Tuesday, June 23, 2009

Burma sends mortars to Shan State

The Irrawaddy News

The Burmese government has reinforced Burmese forces in Mong Tong Township, Shan State, due to growing tension with the United Wa State Army (UWSA), according to sources close to an armed group in Shan State.

Speaking to The Irrawaddy on Tuesday, Sai Sheng Murng, the deputy spokesman of the rival Shan State Army-South (SSA) said seven M120 120 mm mortars were sent to reinforce Burmese Infantry Battalion No 65 on June 20.

The battalion is based in Nakawngmu village, Pong Pa Khem Sub-Township, Mong Tong Township, in eastern Shan State, which is about 29 kilometers from the Thai-Burma border.

The source said the reinforcement may have been made in preparation for a possible military offensive against the UWSA if tension with the group continues growing. (JEG's: on the other hand, it might be for some other purpose :-) )

According to a source on the Sino-Burmese border, the mortar reinforcements have been made close to UWSA military region 171, where Burmese army leaders have put pressure on the UWSA to withdraw from strategic positions in southern Shan State along the Thai-Burmese border. However, UWSA leaders have refused to withdraw its troops from the area.

The UWSA has rejected a request by the Burmese junta to turn their forces into border guards. The group, which is the most powerful ethnic armed ceasefire group in Burma, has 23,000 troops.

Mai Aik Phone, who is an observer of the UWSA, said the group was watching closely the current attempts by the Burmese military to transform ethnic armed forces into border guards. The UWSA, meanwhile, has warned its people to prepare for the worst. However, they said that they would try to negotiate with the Burmese government before fighting.

Due to heavy pressure on the Burmese government by the international community over the ongoing trial of pro-democracy leader Aung San Suu Kyi, the Burmese government would be unlikely take any direct action against the UWSA for the moment, according to the sources.
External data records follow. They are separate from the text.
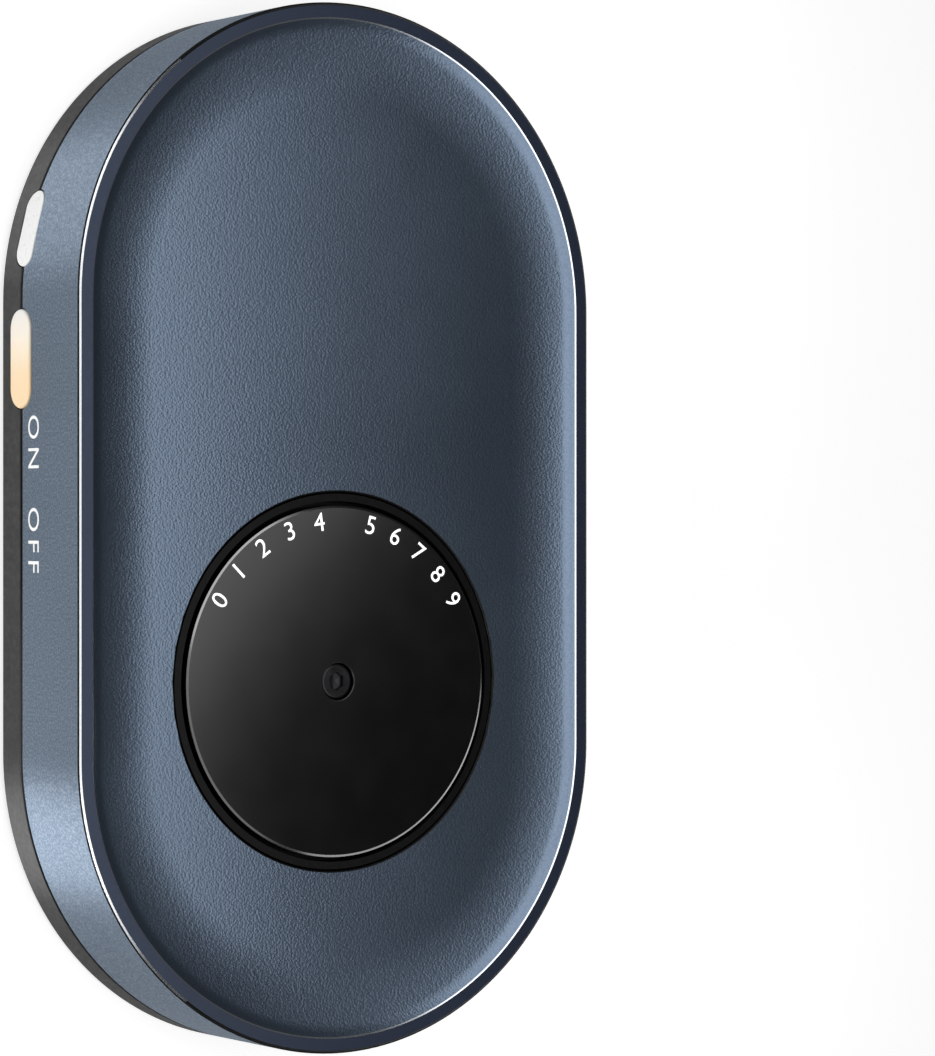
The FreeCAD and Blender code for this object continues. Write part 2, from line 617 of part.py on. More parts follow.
def make_dish_tool():
    upright = FreeCAD.Rotation(Vector(1, 0, 0), 90)
    trough_section = doc.addObject("Sketcher::SketchObject", "TroughSection")
    trough_section.Placement.Rotation = upright
    dish_outline(trough_section, True)
    trough = doc.addObject("Part::Extrusion", "DishTrough")
    trough.Base = trough_section
    trough.Dir = Vector(0, 1, 0)
    trough.Solid = True
    trough.Symmetric = True
    trough.setExpression("LengthFwd", "2 * Places.end_centre")
    bowls = []
    for mark, sign in (("Far", ""), ("Near", "-")):
        section = doc.addObject("Sketcher::SketchObject", "BowlSection" + mark)
        section.Placement.Rotation = upright
        section.setExpression("Placement.Base.y", "%sPlaces.end_centre" % sign)
        dish_outline(section, False)
        bowl = doc.addObject("Part::Revolution", "DishBowl" + mark)
        bowl.Source = section
        bowl.Axis = Vector(0, 0, 1)
        bowl.setExpression("Base.y", "%sPlaces.end_centre" % sign)
        bowl.Angle = 360
        bowl.Solid = True
        bowls.append(bowl)
    return join("DishTool", [trough] + bowls)


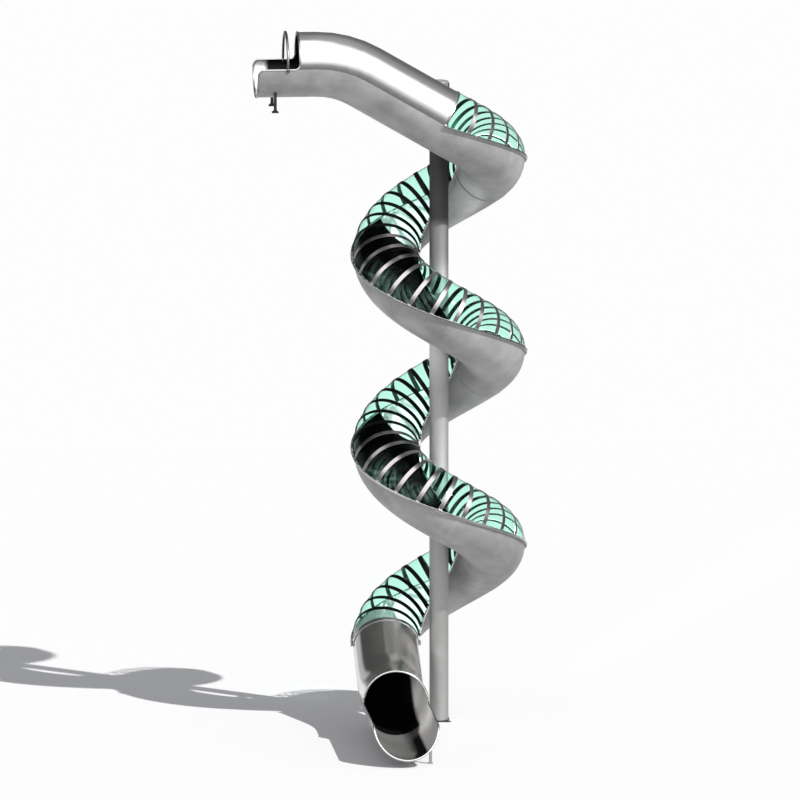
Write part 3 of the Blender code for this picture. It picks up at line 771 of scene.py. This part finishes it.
def tube_shells(prefix, mid_rings, open_end, hood_end, heading, at_start, names, inner, rim_mats, side_r, lip=0.0):
    """Trough and hood of a steel tube.

    mid_rings: rings between the hood's edge and the helix.  open_end, hood_end: positions
    along the straight part.  at_start: the open end comes first along the path.  lip: how
    much further the bottom of the open end reaches than its rims.
    """
    h = Vector((math.cos(heading), math.sin(heading), 0.0))
    origin = mid_rings[0].c if at_start else mid_rings[-1].c

    def straight(s):
        """Ring on the straight part, s metres out from the bend."""
        r = Ring(origin + h * (-s if at_start else s), heading, 0.0)
        return r

    ro, ri = BORE_R + SHEET, BORE_R
    angles = edge_angles(ro, CORNER_R, 9, 30)
    for lower in (True, False):
        sgn = -1.0 if lower else 1.0
        lift = 0.0 if lower else 0.0003
        reach = open_end if lower else hood_end
        rows_o, rows_i, us, creases = [], [], [], []
        # the straight part, from the bend outwards, ends in a shaped edge
        cuts = [i / 6.0 for i in range(1, 7)]
        straight_rows = []
        for c in cuts:
            row_o, row_i = [], []
            for v in angles:
                d = min(v, math.pi - v) * ro
                if lower:
                    s_end = reach - corner_pull(d, CORNER_R) + lip * math.sin(v)
                else:
                    s_end = reach + corner_pull(d, FILLET_R)
                ring = straight(s_end * c)
                p = (math.cos(v), sgn * math.sin(v))
                row_o.append(ring.at((ro * p[0], ro * p[1] + lift)))
                row_i.append(ring.at((ri * p[0], ri * p[1] + lift)))
            straight_rows.append((row_o, row_i, reach * c))
        bend = []
        for r in mid_rings:
            row_o = [r.at((ro * math.cos(v), sgn * ro * math.sin(v) + lift)) for v in angles]
            row_i = [r.at((ri * math.cos(v), sgn * ri * math.sin(v) + lift)) for v in angles]
            bend.append((row_o, row_i))
        run = [0.0]
        for p, q in zip(mid_rings[:-1], mid_rings[1:]):
            run.append(run[-1] + (q.c - p.c).length)
        if at_start:
            seq = [(o, i, -s) for o, i, s in reversed(straight_rows)] + [(o, i, u) for (o, i), u in zip(bend, run)]
            first_mitre = len(straight_rows)
            creases = list(range(first_mitre, first_mitre + BEND_N + 1)) if lower else []
        else:
            seq = [(o, i, u) for (o, i), u in zip(bend, run)] + [(o, i, run[-1] + s) for o, i, s in straight_rows]
            creases = list(range(len(bend) - 1 - BEND_N, len(bend))) if lower else []
        b = Builder()
        vs = [v * ro for v in angles]
        rows_o, rows_i, us = [s[0] for s in seq], [s[1] for s in seq], [s[2] for s in seq]
        shell(b, rows_o, rows_i, us, vs, creases, inner=1)
        name = names[0] if lower else names[1]
        o = b.build("slide_" + name, (M_TROUGH if lower else M_HOOD if at_start else M_HOOD_LOW, inner), "steel_sheet")
        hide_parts(name)

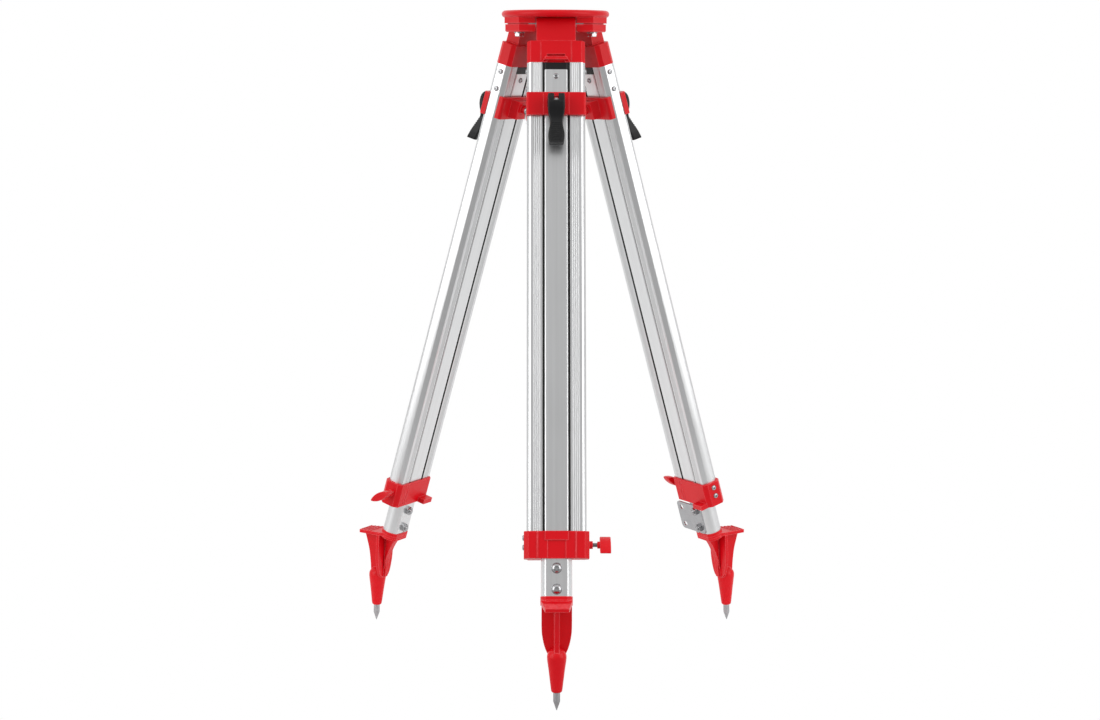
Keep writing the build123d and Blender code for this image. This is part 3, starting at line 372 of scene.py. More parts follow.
@dataclass(frozen=True)
class DrawnAluminium:
    """Satin extruded aluminium, its grain running along one direction."""

    name: str
    along: Point3
    colour: Colour = (0.80, 0.805, 0.81)
    dark: Colour = (0.68, 0.685, 0.69)
    rough: float = 0.30
    relief: float = 0.20

    def build(self) -> bpy.types.Material:
        """Make the material."""
        shader = Shader(self.name, self.rough, 1.0)
        grain = shader.group(GROUPS.grain, Along=self.along)
        shader.colour_from(shader.blend_colour(grain.outputs["Streak"], self.dark, self.colour))
        shader.spread(grain.outputs["Cloud"], self.rough - 0.06, self.rough + 0.08, "Roughness")
        shader.relief(grain.outputs["Height"], self.relief, 0.00010)
        return shader.material


@dataclass(frozen=True)
class BrightMetal:
    """Plated, turned or pressed bright metal."""

    name: str
    colour: Colour
    dark: Colour
    rough: float
    relief: float = 0.08

    def build(self) -> bpy.types.Material:
        """Make the material."""
        shader = Shader(self.name, self.rough, 1.0)
        skin = shader.group(GROUPS.skin, Peel_Scale=1800.0, Cloud_Scale=120.0)
        shader.colour_from(shader.blend_colour(skin.outputs["Cloud"], self.dark, self.colour))
        shader.spread(skin.outputs["Cloud"], self.rough + 0.10, self.rough - 0.04, "Roughness")
        shader.relief(skin.outputs["Height"], self.relief, 0.0002)
        return shader.material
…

Meanwhile, the Burmese Army launched a military offensive against the Karen National Liberation Army (KNLA) early in June. The joint troops of the Burmese Army and Democratic Karen Buddhist Army (DKBA) seized the headquarters of KNLA Brigade 7, which was a main base near the Thai-Burma border. The attack has forced an estimated 4,000 Karen people to flee to Thailand.

The Burmese junta is trying to transform all ethnic armed ceasefire groups in the country into border guards ahead of elections they plan to hold in 2010.

However, many ethnic armed ceasefire groups do not want to live under the control of the Burmese Army, and they have refused to disarm and become border guards.

Under the junta’s scheme, the Burmese military will have more control over the armed ceasefire groups. Each border guard battalion would consist of 326 troops, including 30 from the Burmese army. Three of these would be Burmese officers with administrative positions.

The Burmese military junta No. 2 Gen Maung Aye visited China to talk about the ethnic armed ceasefire groups in Shan State last week.

The Sino-Burmese border sources said that Gen Maung Aye failed to persuade China to put pressure on the groups. (JEG's: of course, the Chinese know their "faithful" partners)

China refused to use its influence in the area because it wants a stable border in Shan Sate in order to run oil and gas pipelines through the area, according to the sources.

Beijing is scheduled to begin constructing the pipelines, which have to pass through areas of Shan State controlled by the ethnic armed groups, in September 2009.

Seventeen insurgent groups have signed ceasefire agreements with the ruling generals since 1989, according to official Burmese reports.